Throughout the seventeenth and eighteenth century, the mining industry thrived in Cornwall and became the county’s main source of economy, with the machinery used regarded as some of the most advanced in the world. By proxy, that meant the local miners were the world’s foremost experts in using said equipment. However, this level of advancement eventually caused the downfall of the Cornish mining industry. As more deposits of precious metals were discovered around the world, miners from Cornwall were recruited abroad for their expertise, leading to a mass Cornish diaspora. This, in turn, led to the closure of many Cornish mines and a local recession, meaning that by 1825, miners were forced to look for work elsewhere.

So where does the Cornish pasty come into all of this? Well, one of the places that Cornish miners went to work in the early nineteenth century was Mexico’s Central Highlands, in particular the state of Hidalgo. In fact, almost every year between 1825 and 1840, a new batch of miners would make the journey from Cornwall over to Mexico, and with them they brought their love for pasties. Wanting to maintain a level of familiarity in an otherwise unfamiliar country, the wives of the miners began making their husbands pasties to take down the shafts as normal. The traditional Cornish pasty recipe then started to be passed on to the locals, who began making them themselves and filling the pasties with some more typically Mexican ingredients.


Over time, the resulting Mexican pasty became known as a paste (pronounced past-ay), and these are still one of the area’s most popular dishes to this day. To look at them they’re pretty indistinguishable – generally slightly larger than a regular Cornish pasty, but still the same crescent shape and with the same crimping along one side. What does differ though is the filling, which can vary hugely. While a Cornish pasty must be filled with potato, beef, swede and onion (according to its PGI protected status, which it was awarded in 2011), you’ll find everything from red mole and tinga to fish inside the Mexican paste. This is partly due to the local climate – while the original Cornish miners tried to grow swede when they arrived in Hidalgo all those years ago, it proved tricky in the much warmer temperatures. Over the years, locals began looking for alternatives and the paste developed a personality of its own.


At the centre of the paste craze was, and still is, the gorgeous town of Real del Monte, which has a paste shop on practically every street, each boasting their own recipes which have been passed down through the generations. Many of these shops and bakeries even display the Cornish flag in their windows as a nod to the paste’s origin. Every October, thousands of Mexicans flock to this small town for the International Paste Festival, where people can try a number of different versions of the pastry from various street sellers and attend various events at the town’s Cornish pasty museum.

The Cornish influence in Real del Monte and its surrounding area stretches beyond the paste, however. Many houses in the town have sloping, red iron roofs — a classic feature of traditional Cornish cottages — which is unique to this part of the country. Those Cornish minors also brought their religion with them; the building of the Methodist church in nearby Pachuca was actually financed by a Cornish miner called Francis Rule.
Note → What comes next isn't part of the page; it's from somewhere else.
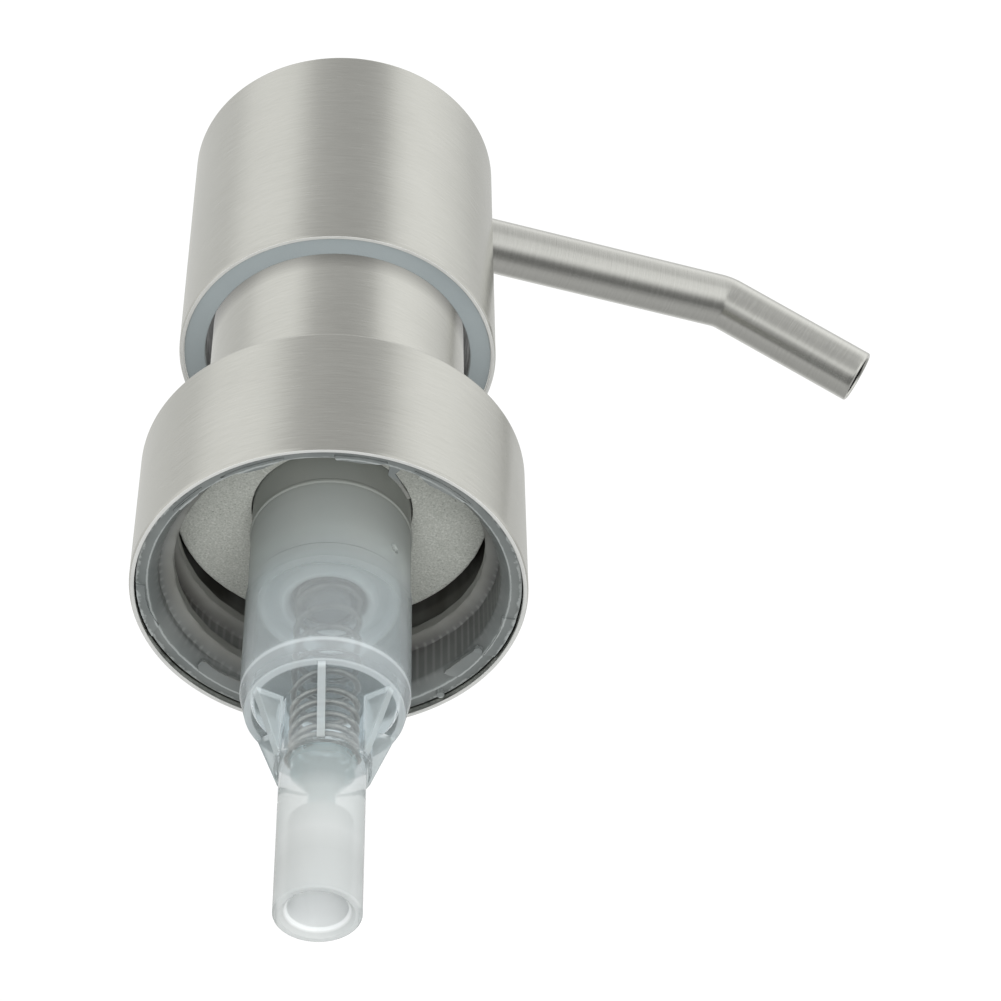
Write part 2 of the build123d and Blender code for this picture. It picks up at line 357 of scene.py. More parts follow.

It may seem strange to think that a town so far away from where the pasty first originated now arguably celebrates it more than Cornwall itself. However, the journey of the Cornish pasty across the Atlantic is a wonderful illustration of the part that history has to play in the development of cuisines across the globe. Had those 130 miners not brought their treasured pasties to Mexico in 1825, Real del Monte would be a rather different place today.